At a Joint Economic Committee hearing, a senator from Tennessee and two logistics experts discussed how intermodal clusters — exemplified by Memphis — support manufacturing reshoring and supply-chain resilience and noted pending legislation to encourage such efforts.

Senators and logistics experts at a Joint Economic Committee hearing said establishing intermodal hubs like Memphis is essential to rebuilding resilient U.S. manufacturing supply chains.

The discussion focused on how colocated transportation infrastructure — river ports, airports, rail yards and highways — creates business clusters that support faster repair, assembly and distribution, and on proposed federal legislation intended to foster that development.

A senator who identified himself as representing Tennessee told the committee that Memphis serves as a model. "Memphis, Tennessee has all five Class I railroads. We have an enormous intermodal because we have the port on the Mississippi River, and we also have FedEx," the senator said, describing an "enormous trucking industry" that has grown around the city's multimodal connections.

Doctor Sheffey recommended the book Logistic Clusters and argued that colocating similar companies spurs knowledge flows and innovation. "Look at the success of Silicon Valley. Look at the success of Hollywood. Look at the success of Wall Street," Sheffey said. "These are companies of the same ilk right next to each other because there's a flow of knowledge in coffee shop, in chance meeting between people that elevates the entire cluster."

The senator and another committee member referenced legislation they are sponsoring on the Senate side to promote resilient supply chains. "Senator Cantwell and I have legislation, the promoting resilient supply chains act over on the senate side, which would try to foster some of this," the senator said.

Doctor Rodriguez said transportation accessibility and colocation create "multiplying effects" that are difficult to dismantle once clusters form, and contrasted that with China's large-scale creation of manufacturing and logistic clusters. "Once these clusters are created what we found out is they cannot very be easily dismantled," Rodriguez said.

Committee discussion was explanatory and exploratory; no formal motions or votes were recorded during this segment. The conversation tied infrastructure elements, business clustering and federal legislative interest together as factors committee members said are important to making U.S. supply chains more resilient.

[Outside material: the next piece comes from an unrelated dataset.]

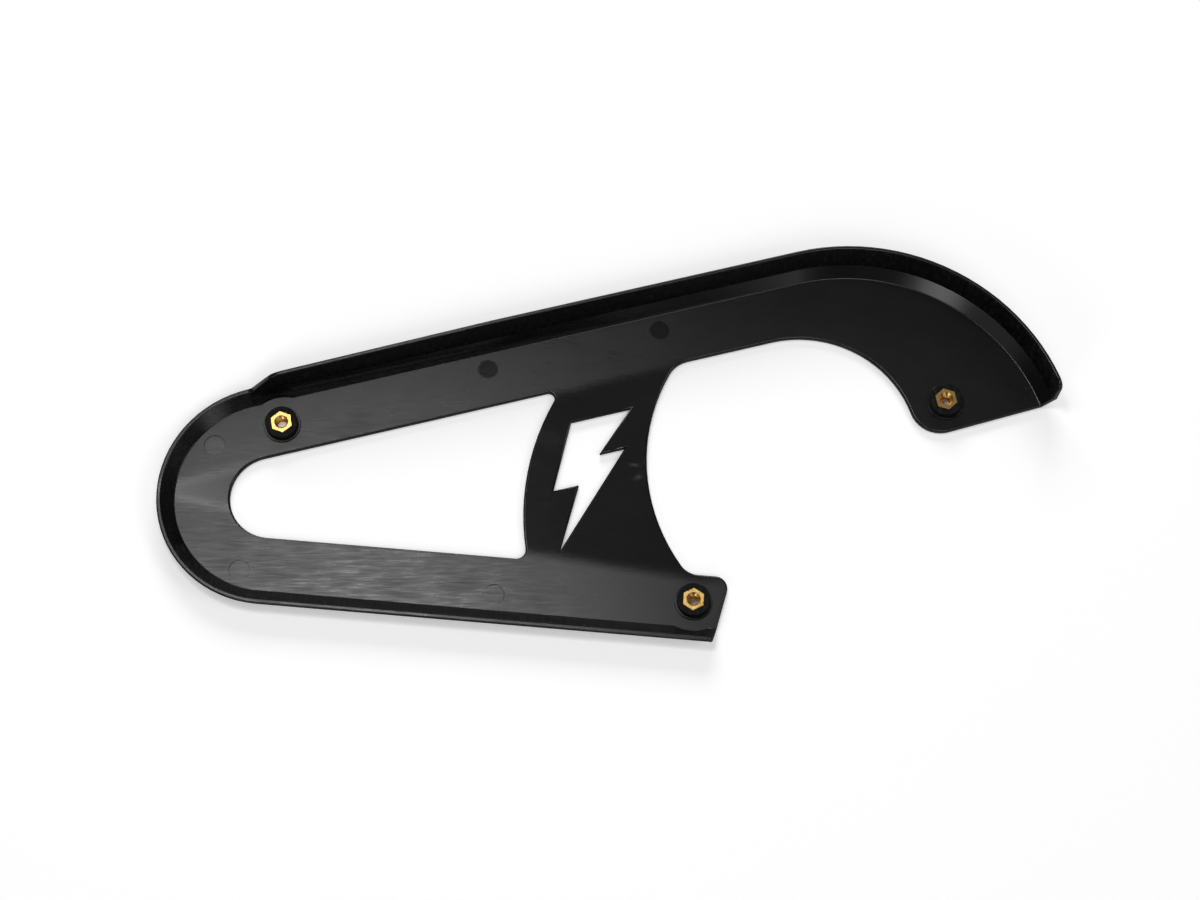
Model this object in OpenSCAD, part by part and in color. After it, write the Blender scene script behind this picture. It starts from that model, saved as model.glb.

Speakers noted examples of service and manufacturing firms locating near transportation hubs to offer rapid turnarounds — a cited example was consumer electronics repair arriving back to customers within days — and discussed how those capabilities can attract manufacturing.

The committee segment ended without a recorded committee action; sponsors indicated legislative steps are underway on the Senate side to consider incentives and policies to encourage resilient intermodal development.